Your true self has nothing to do with the roles you play daily: salesperson, parent, weekend athlete, son or daughter, and suburban hipster. Although you cannot ignore your roles and deny them, they should not rule you. All you need to do is make peace with them. Your true self cannot be defined by anything or anyone. The reality is, if we did not mind being rejected, you would not think and dwell on being rejected. It is the ‘minding’ of being rejected, not rejection itself that is harmful.

Taking responsibility allows you not to take things so personally. Frederick Douglas said what protected him from all the low points in his life was the posture, “I shall not allow no man to belittle my soul by making me hate him.” Don’t get down on your prospects because ultimately it leads to getting down on yourself. Also, the mind can’t differentiate between when you are down and mad at another person or when you are down on yourself. Protecting what you think about protects your self-esteem.

It has been said that we decide what we want to see before we see it. We will find whatever we are looking for in our sales career because all perception is a choice and a matter of deciding to take or not take personal responsibility. So whatever you put your attention on, you become the creator of.

It is also human nature to milk our biographies for entertainment value, sympathy and self-righteousness. We love our scripts. Most of us would be nonentities without them. They are truly our false identity that we desperately cling to.

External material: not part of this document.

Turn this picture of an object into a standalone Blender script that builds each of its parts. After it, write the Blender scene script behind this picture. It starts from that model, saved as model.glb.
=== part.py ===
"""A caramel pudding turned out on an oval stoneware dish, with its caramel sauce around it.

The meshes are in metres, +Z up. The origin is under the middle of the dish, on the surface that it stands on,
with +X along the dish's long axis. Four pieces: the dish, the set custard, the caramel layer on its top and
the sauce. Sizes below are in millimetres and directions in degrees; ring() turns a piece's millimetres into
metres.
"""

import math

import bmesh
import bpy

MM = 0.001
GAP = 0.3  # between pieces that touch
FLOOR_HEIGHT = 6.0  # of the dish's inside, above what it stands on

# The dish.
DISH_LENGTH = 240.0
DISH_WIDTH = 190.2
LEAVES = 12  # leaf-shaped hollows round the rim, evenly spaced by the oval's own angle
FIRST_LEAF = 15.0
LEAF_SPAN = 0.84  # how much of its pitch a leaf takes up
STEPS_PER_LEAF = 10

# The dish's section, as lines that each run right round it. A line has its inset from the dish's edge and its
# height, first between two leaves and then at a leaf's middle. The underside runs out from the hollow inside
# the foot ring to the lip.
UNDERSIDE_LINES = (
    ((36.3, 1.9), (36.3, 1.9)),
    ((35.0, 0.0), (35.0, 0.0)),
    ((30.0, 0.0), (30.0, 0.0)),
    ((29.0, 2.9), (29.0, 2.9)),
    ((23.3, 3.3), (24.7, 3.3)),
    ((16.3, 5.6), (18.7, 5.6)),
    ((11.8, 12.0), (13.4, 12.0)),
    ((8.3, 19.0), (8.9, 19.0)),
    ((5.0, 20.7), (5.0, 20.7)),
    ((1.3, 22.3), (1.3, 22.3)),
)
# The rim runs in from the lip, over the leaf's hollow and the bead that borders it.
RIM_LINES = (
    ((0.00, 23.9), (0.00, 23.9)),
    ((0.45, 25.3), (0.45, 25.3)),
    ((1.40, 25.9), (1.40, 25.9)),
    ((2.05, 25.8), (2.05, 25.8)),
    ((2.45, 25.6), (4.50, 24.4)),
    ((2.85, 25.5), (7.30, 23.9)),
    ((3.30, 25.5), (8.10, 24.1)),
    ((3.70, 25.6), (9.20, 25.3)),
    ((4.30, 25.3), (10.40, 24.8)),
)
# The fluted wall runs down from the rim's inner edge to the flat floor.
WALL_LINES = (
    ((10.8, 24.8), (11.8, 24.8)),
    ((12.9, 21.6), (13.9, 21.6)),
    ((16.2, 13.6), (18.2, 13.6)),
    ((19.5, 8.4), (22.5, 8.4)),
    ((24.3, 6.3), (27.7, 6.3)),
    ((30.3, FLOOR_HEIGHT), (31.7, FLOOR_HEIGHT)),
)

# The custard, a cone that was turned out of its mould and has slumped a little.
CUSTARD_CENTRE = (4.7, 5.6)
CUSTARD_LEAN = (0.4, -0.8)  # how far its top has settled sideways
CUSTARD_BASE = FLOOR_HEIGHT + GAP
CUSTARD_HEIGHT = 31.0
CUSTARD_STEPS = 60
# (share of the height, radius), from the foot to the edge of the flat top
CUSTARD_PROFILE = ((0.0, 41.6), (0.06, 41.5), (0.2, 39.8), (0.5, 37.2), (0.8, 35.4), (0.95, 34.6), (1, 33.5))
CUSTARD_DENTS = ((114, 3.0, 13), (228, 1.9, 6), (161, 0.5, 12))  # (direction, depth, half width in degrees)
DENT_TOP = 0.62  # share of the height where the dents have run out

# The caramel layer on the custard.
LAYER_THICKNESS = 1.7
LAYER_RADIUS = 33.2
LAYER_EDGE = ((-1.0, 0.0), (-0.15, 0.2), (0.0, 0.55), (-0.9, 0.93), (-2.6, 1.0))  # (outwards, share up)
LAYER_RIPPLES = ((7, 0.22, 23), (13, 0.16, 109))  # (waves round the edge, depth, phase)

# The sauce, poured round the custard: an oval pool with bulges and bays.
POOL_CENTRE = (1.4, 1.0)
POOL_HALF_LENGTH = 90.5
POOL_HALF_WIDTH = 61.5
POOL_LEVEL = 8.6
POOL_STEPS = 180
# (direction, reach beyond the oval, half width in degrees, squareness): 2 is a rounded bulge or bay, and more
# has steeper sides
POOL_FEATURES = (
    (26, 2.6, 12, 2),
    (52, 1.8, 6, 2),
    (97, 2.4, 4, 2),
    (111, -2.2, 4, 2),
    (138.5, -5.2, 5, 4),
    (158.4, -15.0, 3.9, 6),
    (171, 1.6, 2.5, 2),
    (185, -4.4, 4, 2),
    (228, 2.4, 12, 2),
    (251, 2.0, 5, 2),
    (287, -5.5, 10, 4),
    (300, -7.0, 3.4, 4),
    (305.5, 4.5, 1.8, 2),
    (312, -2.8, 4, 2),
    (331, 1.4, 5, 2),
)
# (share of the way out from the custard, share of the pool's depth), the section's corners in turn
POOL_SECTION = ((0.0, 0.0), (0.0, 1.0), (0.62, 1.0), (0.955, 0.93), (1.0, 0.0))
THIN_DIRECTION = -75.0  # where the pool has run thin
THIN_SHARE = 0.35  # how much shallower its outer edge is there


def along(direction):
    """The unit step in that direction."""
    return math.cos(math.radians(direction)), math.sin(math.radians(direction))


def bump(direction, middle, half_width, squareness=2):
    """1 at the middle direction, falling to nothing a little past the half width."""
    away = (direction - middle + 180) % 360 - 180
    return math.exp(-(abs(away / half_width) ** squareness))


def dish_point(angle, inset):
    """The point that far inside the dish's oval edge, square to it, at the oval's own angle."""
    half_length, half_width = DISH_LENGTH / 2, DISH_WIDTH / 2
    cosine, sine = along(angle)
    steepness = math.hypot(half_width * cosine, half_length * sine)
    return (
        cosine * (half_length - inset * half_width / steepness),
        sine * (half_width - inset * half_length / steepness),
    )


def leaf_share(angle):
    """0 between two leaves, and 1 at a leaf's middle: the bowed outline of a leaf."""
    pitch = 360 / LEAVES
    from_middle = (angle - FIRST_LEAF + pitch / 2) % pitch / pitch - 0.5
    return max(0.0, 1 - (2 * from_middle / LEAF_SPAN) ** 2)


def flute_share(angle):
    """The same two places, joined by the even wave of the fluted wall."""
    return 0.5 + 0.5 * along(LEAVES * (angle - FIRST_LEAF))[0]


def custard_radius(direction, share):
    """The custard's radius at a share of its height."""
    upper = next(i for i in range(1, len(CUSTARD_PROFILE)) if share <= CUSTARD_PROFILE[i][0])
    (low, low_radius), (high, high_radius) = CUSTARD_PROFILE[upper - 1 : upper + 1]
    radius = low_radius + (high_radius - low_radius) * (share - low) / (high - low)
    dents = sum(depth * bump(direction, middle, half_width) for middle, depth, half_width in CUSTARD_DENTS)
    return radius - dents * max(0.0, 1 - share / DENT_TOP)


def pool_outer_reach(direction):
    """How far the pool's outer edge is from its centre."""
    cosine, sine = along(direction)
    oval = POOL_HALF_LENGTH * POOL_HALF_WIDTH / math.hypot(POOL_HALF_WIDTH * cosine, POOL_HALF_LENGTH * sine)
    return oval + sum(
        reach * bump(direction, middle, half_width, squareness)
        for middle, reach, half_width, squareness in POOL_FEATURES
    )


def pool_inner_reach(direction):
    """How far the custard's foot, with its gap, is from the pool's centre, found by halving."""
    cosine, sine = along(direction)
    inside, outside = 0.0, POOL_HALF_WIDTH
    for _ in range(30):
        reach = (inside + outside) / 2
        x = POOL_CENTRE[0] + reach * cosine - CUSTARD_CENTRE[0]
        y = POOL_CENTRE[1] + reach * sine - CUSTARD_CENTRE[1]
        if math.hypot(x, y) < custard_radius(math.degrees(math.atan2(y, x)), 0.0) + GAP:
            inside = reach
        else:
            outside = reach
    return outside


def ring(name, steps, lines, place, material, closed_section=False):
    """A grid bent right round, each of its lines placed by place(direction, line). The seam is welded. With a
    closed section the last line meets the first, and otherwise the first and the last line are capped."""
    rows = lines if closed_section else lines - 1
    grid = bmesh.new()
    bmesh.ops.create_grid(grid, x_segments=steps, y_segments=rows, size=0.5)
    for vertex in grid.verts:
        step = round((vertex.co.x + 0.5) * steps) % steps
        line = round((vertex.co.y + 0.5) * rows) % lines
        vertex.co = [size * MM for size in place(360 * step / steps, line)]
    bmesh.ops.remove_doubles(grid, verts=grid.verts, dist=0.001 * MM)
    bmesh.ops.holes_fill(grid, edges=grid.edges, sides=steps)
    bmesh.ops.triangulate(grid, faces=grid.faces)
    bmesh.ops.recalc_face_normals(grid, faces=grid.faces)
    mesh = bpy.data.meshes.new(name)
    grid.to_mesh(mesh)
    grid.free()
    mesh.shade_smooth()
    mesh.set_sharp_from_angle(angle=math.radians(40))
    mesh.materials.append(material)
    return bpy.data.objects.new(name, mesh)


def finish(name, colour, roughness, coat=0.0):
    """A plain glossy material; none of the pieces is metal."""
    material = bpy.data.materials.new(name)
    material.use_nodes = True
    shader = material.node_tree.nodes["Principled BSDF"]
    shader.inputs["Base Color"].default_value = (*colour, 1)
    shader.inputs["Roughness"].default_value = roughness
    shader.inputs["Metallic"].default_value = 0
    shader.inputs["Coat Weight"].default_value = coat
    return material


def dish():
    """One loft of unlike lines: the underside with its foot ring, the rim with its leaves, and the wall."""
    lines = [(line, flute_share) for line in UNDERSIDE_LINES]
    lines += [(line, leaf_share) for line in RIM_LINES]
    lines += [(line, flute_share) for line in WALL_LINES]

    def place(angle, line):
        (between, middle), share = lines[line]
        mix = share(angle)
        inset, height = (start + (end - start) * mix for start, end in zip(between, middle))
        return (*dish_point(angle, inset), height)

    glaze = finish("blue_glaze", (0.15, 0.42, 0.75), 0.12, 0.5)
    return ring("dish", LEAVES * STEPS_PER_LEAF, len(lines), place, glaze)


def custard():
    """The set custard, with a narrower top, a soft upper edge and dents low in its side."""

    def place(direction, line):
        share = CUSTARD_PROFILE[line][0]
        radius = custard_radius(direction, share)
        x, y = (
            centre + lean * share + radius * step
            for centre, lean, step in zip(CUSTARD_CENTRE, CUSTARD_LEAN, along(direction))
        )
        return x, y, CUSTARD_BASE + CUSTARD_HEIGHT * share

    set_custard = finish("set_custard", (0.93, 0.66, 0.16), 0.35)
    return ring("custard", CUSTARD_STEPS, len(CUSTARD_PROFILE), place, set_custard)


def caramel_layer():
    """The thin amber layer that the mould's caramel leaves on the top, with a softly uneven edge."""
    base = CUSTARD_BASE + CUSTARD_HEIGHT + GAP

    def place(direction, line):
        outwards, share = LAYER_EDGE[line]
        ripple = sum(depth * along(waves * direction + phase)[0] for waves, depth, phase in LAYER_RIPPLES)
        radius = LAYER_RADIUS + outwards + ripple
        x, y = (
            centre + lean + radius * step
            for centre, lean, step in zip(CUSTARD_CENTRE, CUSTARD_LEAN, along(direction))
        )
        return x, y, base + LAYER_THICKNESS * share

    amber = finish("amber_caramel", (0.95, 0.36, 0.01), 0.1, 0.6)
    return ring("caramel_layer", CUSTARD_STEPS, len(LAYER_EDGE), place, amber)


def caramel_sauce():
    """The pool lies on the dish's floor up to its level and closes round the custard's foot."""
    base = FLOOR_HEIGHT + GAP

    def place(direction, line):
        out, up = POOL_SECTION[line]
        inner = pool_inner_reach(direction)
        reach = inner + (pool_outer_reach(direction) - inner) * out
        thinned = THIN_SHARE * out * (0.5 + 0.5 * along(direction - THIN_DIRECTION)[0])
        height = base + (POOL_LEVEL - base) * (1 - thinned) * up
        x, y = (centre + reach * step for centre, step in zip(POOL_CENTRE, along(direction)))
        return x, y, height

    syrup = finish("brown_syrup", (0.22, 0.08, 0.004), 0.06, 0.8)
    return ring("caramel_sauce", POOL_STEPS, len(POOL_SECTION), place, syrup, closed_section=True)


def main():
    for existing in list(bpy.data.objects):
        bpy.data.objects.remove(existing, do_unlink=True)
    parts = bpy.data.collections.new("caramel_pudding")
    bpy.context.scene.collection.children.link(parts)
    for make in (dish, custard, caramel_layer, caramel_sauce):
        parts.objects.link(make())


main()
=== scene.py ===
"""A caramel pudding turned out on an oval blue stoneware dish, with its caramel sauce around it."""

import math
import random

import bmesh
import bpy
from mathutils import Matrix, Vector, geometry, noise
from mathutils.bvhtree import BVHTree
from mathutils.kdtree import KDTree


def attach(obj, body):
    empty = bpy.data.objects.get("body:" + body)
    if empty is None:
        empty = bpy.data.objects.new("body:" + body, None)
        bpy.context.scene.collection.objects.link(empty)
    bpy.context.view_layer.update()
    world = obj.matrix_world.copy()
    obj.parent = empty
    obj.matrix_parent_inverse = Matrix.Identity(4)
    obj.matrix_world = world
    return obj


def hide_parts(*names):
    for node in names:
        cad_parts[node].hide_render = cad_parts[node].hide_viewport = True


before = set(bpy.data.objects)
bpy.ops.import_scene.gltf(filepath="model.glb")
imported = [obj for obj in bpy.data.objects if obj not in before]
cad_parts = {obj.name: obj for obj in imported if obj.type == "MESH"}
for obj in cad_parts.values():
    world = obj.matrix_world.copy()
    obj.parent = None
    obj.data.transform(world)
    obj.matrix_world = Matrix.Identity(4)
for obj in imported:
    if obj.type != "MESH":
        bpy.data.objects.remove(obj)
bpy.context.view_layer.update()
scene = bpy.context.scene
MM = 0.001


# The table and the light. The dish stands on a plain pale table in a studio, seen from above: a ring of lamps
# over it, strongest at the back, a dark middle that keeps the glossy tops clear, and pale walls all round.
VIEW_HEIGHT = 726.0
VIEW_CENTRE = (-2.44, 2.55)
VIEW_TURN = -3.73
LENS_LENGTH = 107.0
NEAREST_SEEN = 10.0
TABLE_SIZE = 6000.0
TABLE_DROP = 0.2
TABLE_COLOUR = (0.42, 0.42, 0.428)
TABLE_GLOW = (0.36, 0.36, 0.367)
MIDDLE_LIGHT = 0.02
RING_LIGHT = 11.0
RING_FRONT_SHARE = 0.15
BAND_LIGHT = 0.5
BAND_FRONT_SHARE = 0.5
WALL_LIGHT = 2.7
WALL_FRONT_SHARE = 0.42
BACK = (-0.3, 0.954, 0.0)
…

If you want to take control of your life and operate under the power of your true identity and true self-worth, then there is good news for you: there is absolutely nothing wrong with you. The bad news is, if you take on this new persona, there also is nothing special about you and nothing special about anyone else. Your true self-worth is not measured by any external factors. Remember, your true self-worth has no vested outcome in any of your day-to-day roles.